January 9, 2009 at 1:30 pm
bfwebster
I sent the link to this story to my “Link o’ the day” mailing list with the following introduction:
=================
Occasionally I have people ask me if Sandra and I had a hard time adjusting to being ‘empty-nesters’.
I always tell them, “No, not at all.”
=================
God bless (and preserve) parents of young children everywhere. ..bruce..
January 9, 2009 at 3:16 pm
sarahlolson
Tiffany (who sometimes comments on this blog) once told me that she decided not to clean up one day. Just to let her kids do their thing and then, at the end of the day, she went to bed (before her husband got home). (Tiff, am I totally misremembering this story?) When he got home, her husband was so, so astonished. And apologetic. He just didn’t know, you know? Just didn’t know.
Sometimes we just don’t know, you know? We just don’t. I’m with Bruce: God bless young parents.
(Tiff, confirm or correct. But I do love this version of the story.)
January 9, 2009 at 5:42 pm
Missy
“The inflection at the end of her voice…”
While astoninshing (horrifying) for you (and should probably have me a little worried about my future with two little girls), that part had me laughing. It’s like I can hear Ruby saying it and I haven’t met her.
January 9, 2009 at 6:01 pm
Tiffany Lewis
Sarah–yes, yes, you tell it way better than I do. We’re pretty much in that state right now, and always. Jackson (6) took food coloring the other day and while I was busy painting the back porch, he dyed the side of our brick house in rainbow colors. All the children thought it was lovely. Husband, not so much…

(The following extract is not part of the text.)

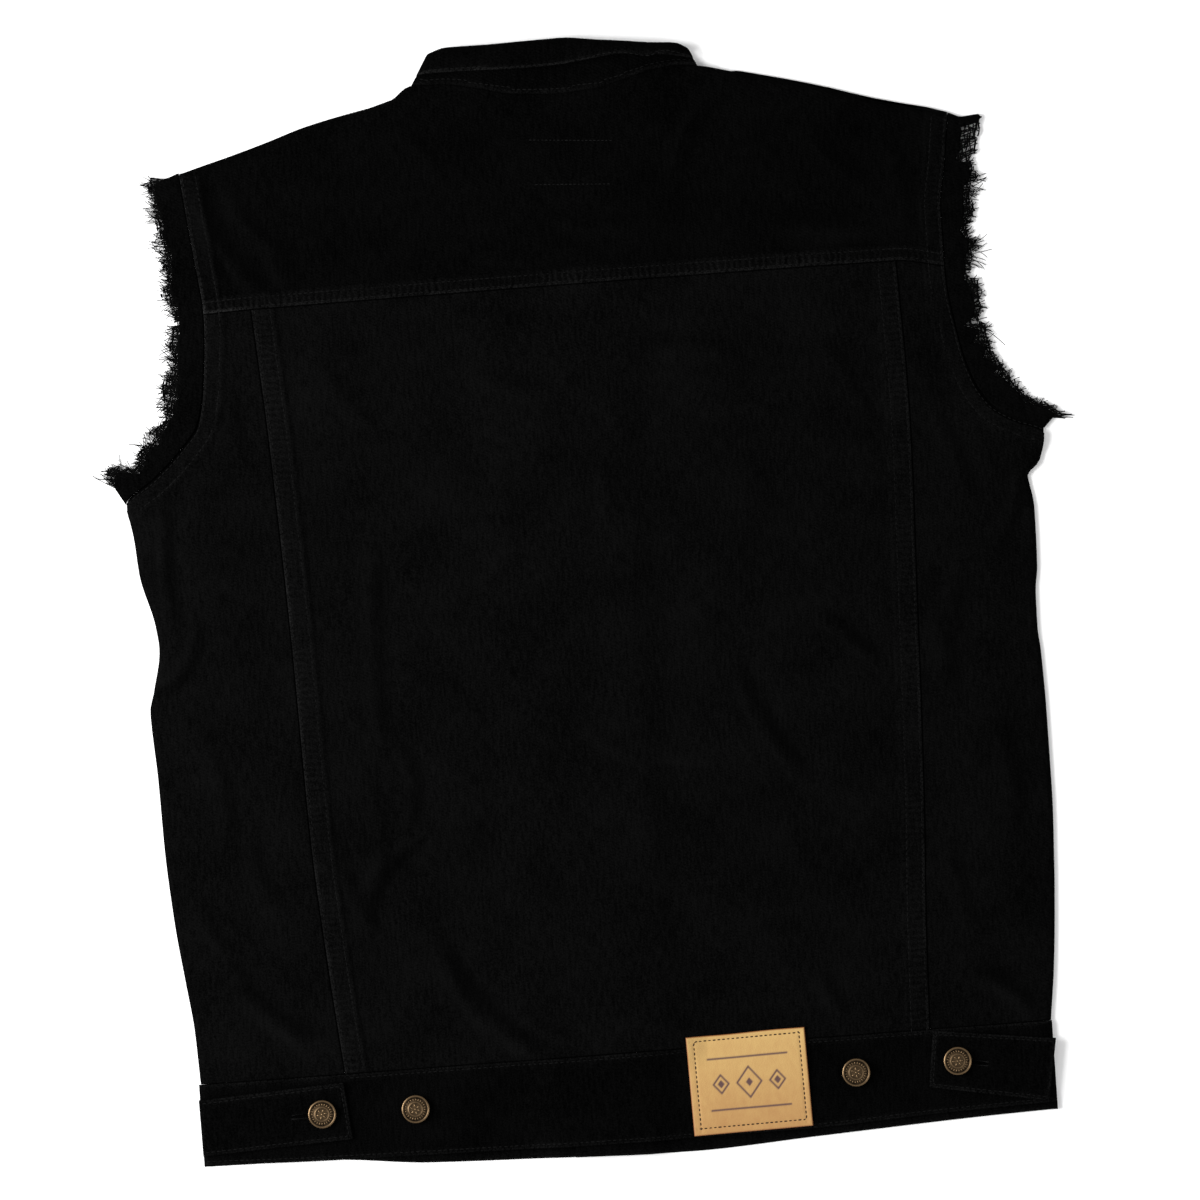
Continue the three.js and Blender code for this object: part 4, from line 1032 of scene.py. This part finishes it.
def build_fronts():
    ends = (("left", LEFT_FRONT_END, LEFT_FRONT_TOP), ("right", RIGHT_FRONT_END, RIGHT_FRONT_TOP))
    for side, end, top in ends:
        outward = -INWARD[side]
        shoulder = sorted((y, x) for _, x, y in YOKE if x * outward >= NECK_POINTS[1])
        corner = PLACKET_X + NECK_OPENING * outward
        inner = line([(FRONT_LOW, end), (top, end), (top + 1.5, corner), *FRONT_NECK[side]], 0.25)
        height = mix(FRONT_LOW, FRONT_HIGH, spaced(FRONT_LENGTH, HIDDEN_CELL, 3, 3))[:, None]
        along_shoulder = np.interp(height, *np.array(shoulder).T)
        outer = np.where(height > shoulder[0][0], along_shoulder, on(EDGES[side], height))
        first, last = (outer, on(inner, height)) if side == "left" else (on(inner, height), outer)
        x = mix(first, last, spaced(FRONT_WIDTH, HIDDEN_CELL, 3, 3))
        low = on(BAND_HIGH, x) + GAP / 2
        y = np.maximum(height, low + (height - FRONT_LOW))
        joined = np.maximum(side_closing(side, x, y), shoulder_closing(x, y))
        piece = laid(f"front_{side}_panel", x, y, front_under(side, x, y), CLOTH, seam_marks(x, y), DENIM,
                     joined=joined)
        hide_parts(f"front_{side}")
        declare(x, y)


# Waistbands

BAND_DEPTH = 52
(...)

January 9, 2009 at 6:22 pm
Miggy
OK, OK I know I’m totally missing the point of this WHOLE post, but I’m really happy that you sometimes sleep in until 8:30…that just makes me really, really happy and feel less like a slouch when I sleep in with the door slightly ajar while my daughter watches Maisy in the next room. And I think, wow…maybe when I have more than one kid I won’t be a total sleepless wreck. {Of course I may have to clean up after a bad episode of “kids gone wild” but hopefully, I’ll have some sleep.}
January 9, 2009 at 8:04 pm
Cheryl
I can relate! I came down after a shower one morning to a lump of blonde hair on my kitchen island. When I asked what happened, my daughter replied, “Owen wanted to cut my hair, so I let him.” Smart, very smart!
This is what I get for bragging to my friends the week before that none of my kids had cut their own hair!
BTW, get a dog and they will clean up the cereal mess – oh, but they make messes of their own… hmmm…
January 13, 2009 at 1:15 pm
Traci
I feel your pain. My son REALLY likes to invent, now if only we could find a use for his nail-taped-to-a-swiped-sprinkler-head invention we’d be set. I never thought that motherhood included finding various containers of gelatinous “magic potion” and finding yourself yelling to no one in particular “that crepe paper is for parties, you savages!”